→ **DATA BLOCK**
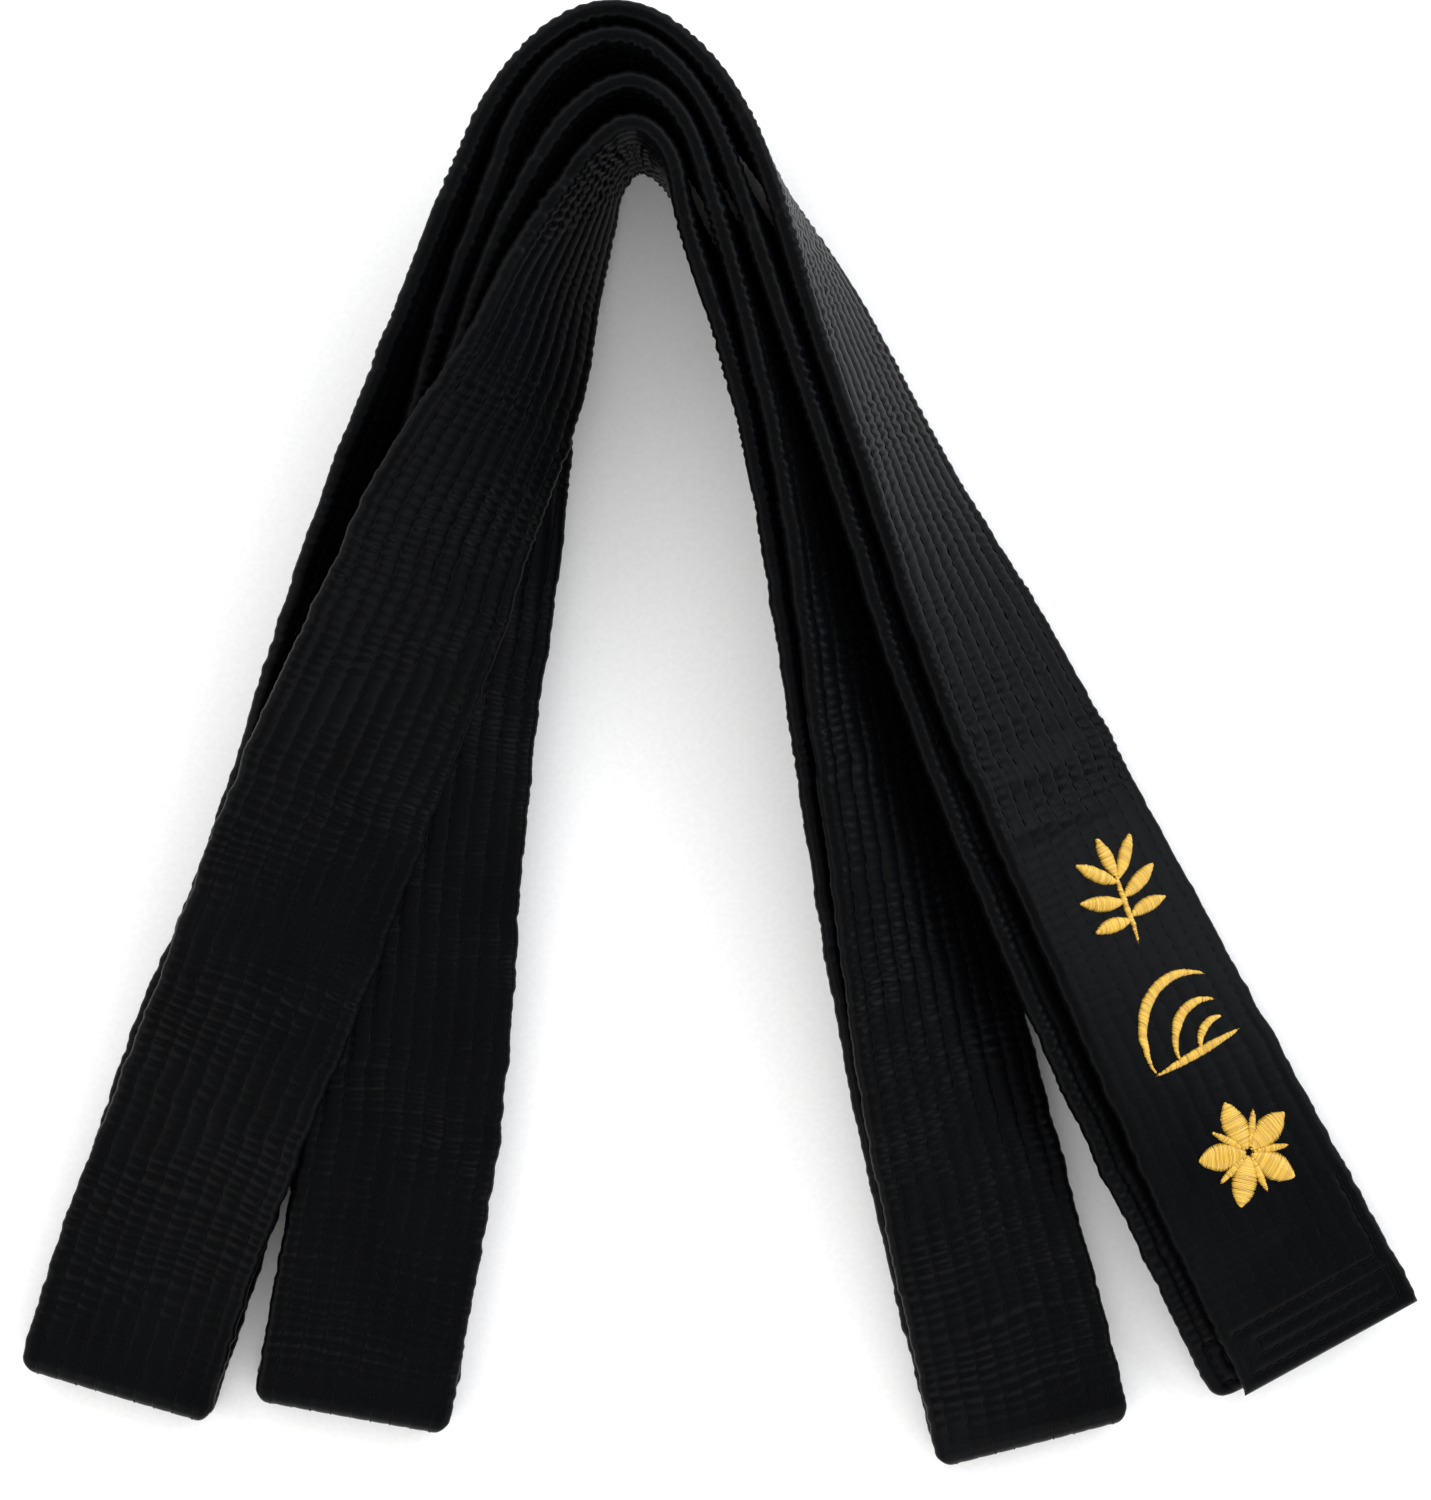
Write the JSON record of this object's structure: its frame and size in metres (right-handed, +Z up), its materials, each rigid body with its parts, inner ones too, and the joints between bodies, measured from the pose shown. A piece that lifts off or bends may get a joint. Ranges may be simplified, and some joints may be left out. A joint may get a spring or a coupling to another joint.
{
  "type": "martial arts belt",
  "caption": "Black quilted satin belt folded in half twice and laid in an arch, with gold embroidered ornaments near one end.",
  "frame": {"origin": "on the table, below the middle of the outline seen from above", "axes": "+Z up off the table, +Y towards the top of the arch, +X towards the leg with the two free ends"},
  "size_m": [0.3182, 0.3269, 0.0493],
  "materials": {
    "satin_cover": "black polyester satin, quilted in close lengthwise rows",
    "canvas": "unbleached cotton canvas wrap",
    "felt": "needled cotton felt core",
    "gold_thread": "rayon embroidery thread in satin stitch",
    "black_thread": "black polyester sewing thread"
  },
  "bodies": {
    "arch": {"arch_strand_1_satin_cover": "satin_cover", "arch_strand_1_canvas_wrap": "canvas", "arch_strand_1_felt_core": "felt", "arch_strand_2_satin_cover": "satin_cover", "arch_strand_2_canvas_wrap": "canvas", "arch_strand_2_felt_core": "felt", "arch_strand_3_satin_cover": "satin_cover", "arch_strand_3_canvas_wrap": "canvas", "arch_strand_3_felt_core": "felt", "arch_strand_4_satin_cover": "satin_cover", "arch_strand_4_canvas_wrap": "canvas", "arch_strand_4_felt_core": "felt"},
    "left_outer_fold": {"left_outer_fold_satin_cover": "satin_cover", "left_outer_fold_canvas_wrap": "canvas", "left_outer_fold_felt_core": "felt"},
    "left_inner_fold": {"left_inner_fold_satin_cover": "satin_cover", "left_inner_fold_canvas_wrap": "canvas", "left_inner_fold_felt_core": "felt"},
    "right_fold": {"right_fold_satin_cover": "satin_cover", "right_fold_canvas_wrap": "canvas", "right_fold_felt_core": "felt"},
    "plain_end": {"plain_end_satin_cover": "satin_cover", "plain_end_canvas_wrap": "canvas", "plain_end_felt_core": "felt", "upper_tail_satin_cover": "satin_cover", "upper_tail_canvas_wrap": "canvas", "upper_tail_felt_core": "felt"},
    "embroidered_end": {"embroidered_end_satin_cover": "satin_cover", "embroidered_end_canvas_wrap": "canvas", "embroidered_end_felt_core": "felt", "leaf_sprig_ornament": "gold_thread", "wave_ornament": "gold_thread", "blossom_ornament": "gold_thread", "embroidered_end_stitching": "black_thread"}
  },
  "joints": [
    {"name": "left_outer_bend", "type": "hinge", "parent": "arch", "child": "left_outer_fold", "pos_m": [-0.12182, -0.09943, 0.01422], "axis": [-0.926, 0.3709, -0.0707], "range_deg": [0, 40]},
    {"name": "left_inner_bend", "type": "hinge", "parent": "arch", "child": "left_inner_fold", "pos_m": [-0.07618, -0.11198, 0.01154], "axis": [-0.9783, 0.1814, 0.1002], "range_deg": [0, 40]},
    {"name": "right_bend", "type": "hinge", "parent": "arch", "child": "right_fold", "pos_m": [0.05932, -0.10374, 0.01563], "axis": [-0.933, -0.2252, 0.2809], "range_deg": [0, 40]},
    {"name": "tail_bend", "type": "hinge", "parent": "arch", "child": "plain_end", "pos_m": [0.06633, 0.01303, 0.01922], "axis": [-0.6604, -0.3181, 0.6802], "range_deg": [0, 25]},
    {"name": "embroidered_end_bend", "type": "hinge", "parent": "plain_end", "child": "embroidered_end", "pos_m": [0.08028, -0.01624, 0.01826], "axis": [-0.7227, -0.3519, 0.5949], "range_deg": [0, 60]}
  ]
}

→ **TASK STATEMENT**
Copy each line above that contains the word "from".

→ **SOLUTION TO THIS PROBLEM**
Write the JSON record of this object's structure: its frame and size in metres (right-handed, +Z up), its materials, each rigid body with its parts, inner ones too, and the joints between bodies, measured from the pose shown. A piece that lifts off or bends may get a joint. Ranges may be simplified, and some joints may be left out. A joint may get a spring or a coupling to another joint.
  "frame": {"origin": "on the table, below the middle of the outline seen from above", "axes": "+Z up off the table, +Y towards the top of the arch, +X towards the leg with the two free ends"},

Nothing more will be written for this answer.